# [EXERCISE BRIEF]
Quote, without change, all of the lines that follow.
++++++++
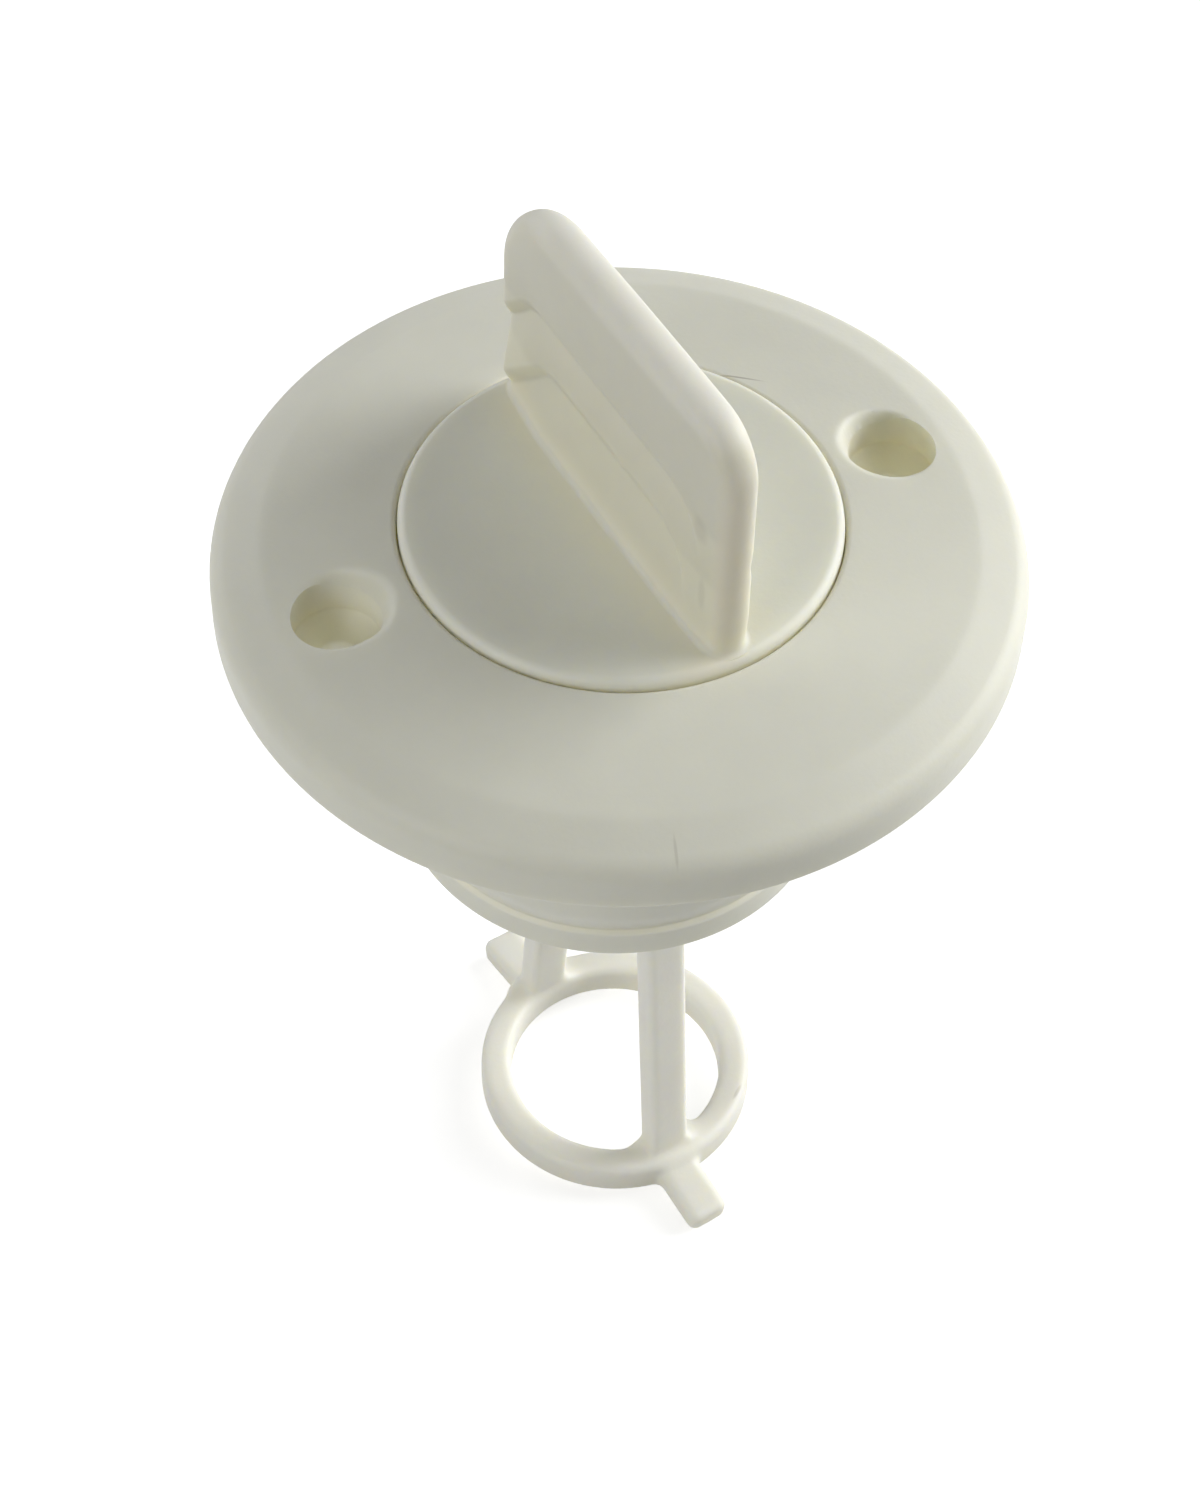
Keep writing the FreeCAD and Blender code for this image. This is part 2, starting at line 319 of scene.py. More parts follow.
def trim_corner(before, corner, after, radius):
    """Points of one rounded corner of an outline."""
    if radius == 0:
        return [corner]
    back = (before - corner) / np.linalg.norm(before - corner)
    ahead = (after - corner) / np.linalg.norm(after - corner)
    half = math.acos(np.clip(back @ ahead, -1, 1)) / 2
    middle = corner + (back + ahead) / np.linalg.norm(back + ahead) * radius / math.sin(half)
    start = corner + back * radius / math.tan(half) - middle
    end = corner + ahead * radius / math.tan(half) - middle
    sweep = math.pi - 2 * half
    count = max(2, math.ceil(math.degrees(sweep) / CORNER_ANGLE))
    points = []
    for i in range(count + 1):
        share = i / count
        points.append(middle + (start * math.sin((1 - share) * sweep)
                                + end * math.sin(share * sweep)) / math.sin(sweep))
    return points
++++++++
# [PROBLEM SOLUTION]
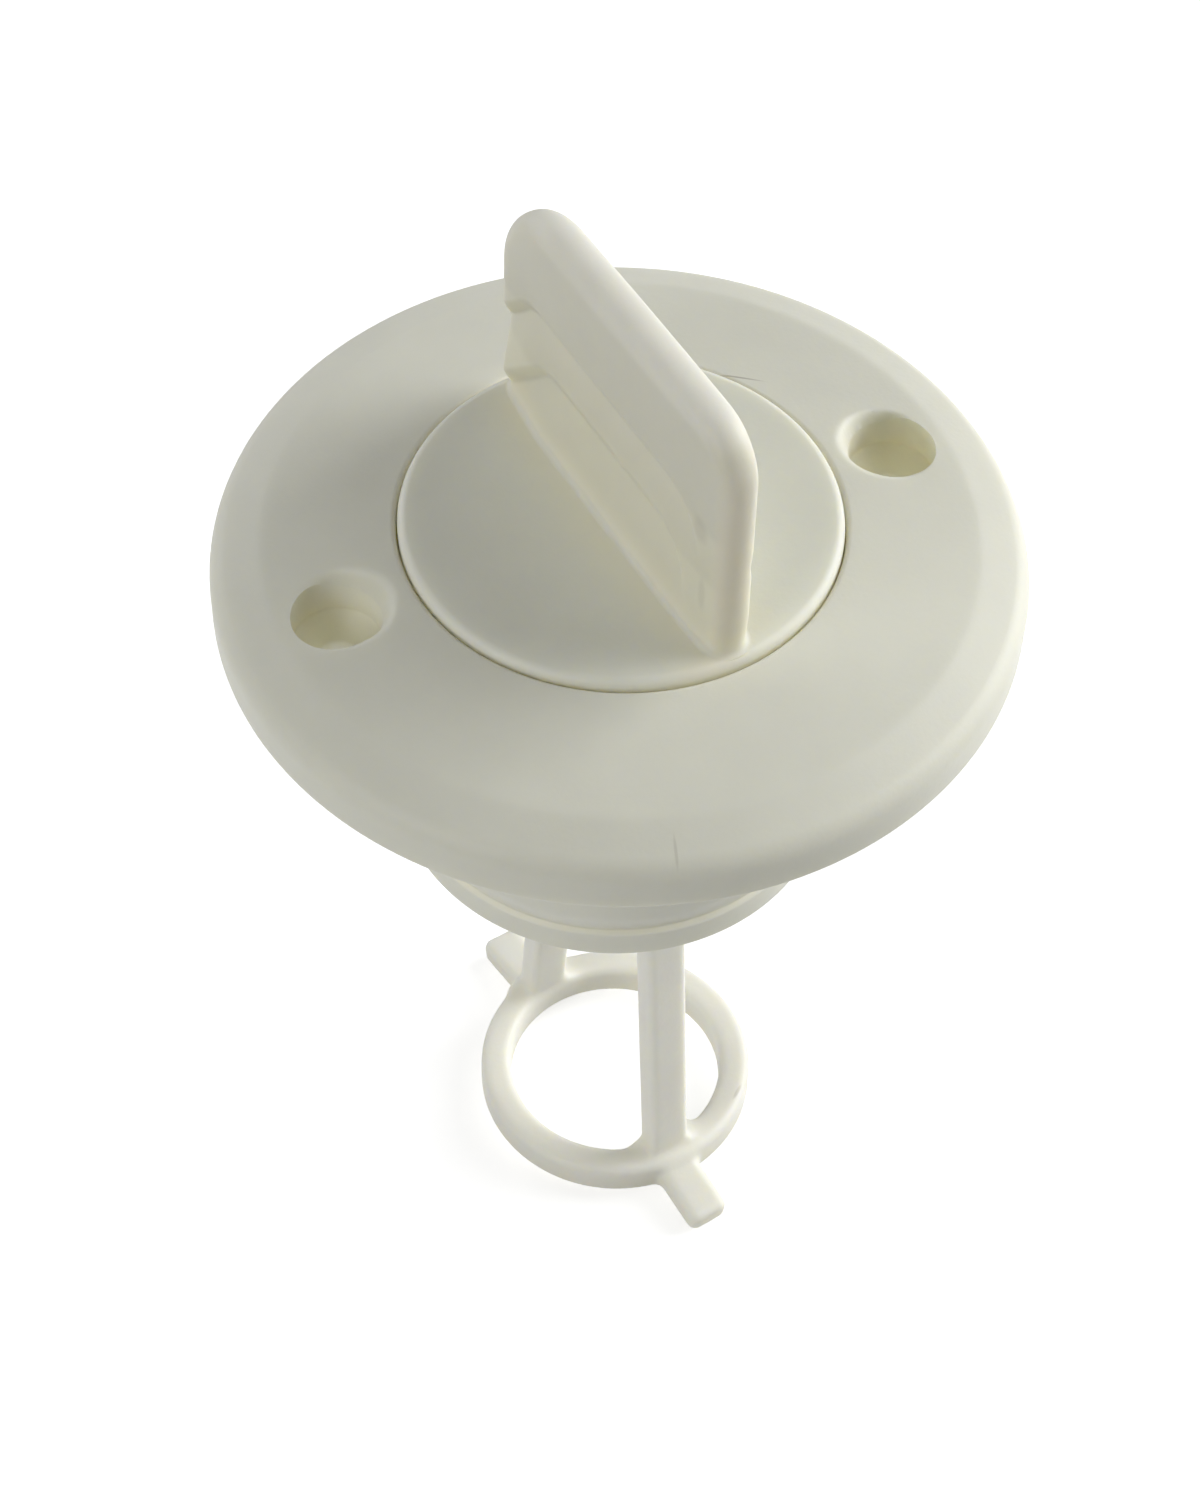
Keep writing the FreeCAD and Blender code for this image. This is part 2, starting at line 319 of scene.py. More parts follow.
def trim_corner(before, corner, after, radius):
    """Points of one rounded corner of an outline."""
    if radius == 0:
        return [corner]
    back = (before - corner) / np.linalg.norm(before - corner)
    ahead = (after - corner) / np.linalg.norm(after - corner)
    half = math.acos(np.clip(back @ ahead, -1, 1)) / 2
    middle = corner + (back + ahead) / np.linalg.norm(back + ahead) * radius / math.sin(half)
    start = corner + back * radius / math.tan(half) - middle
    end = corner + ahead * radius / math.tan(half) - middle
    sweep = math.pi - 2 * half
    count = max(2, math.ceil(math.degrees(sweep) / CORNER_ANGLE))
    points = []
    for i in range(count + 1):
        share = i / count
        points.append(middle + (start * math.sin((1 - share) * sweep)
                                + end * math.sin(share * sweep)) / math.sin(sweep))
    return points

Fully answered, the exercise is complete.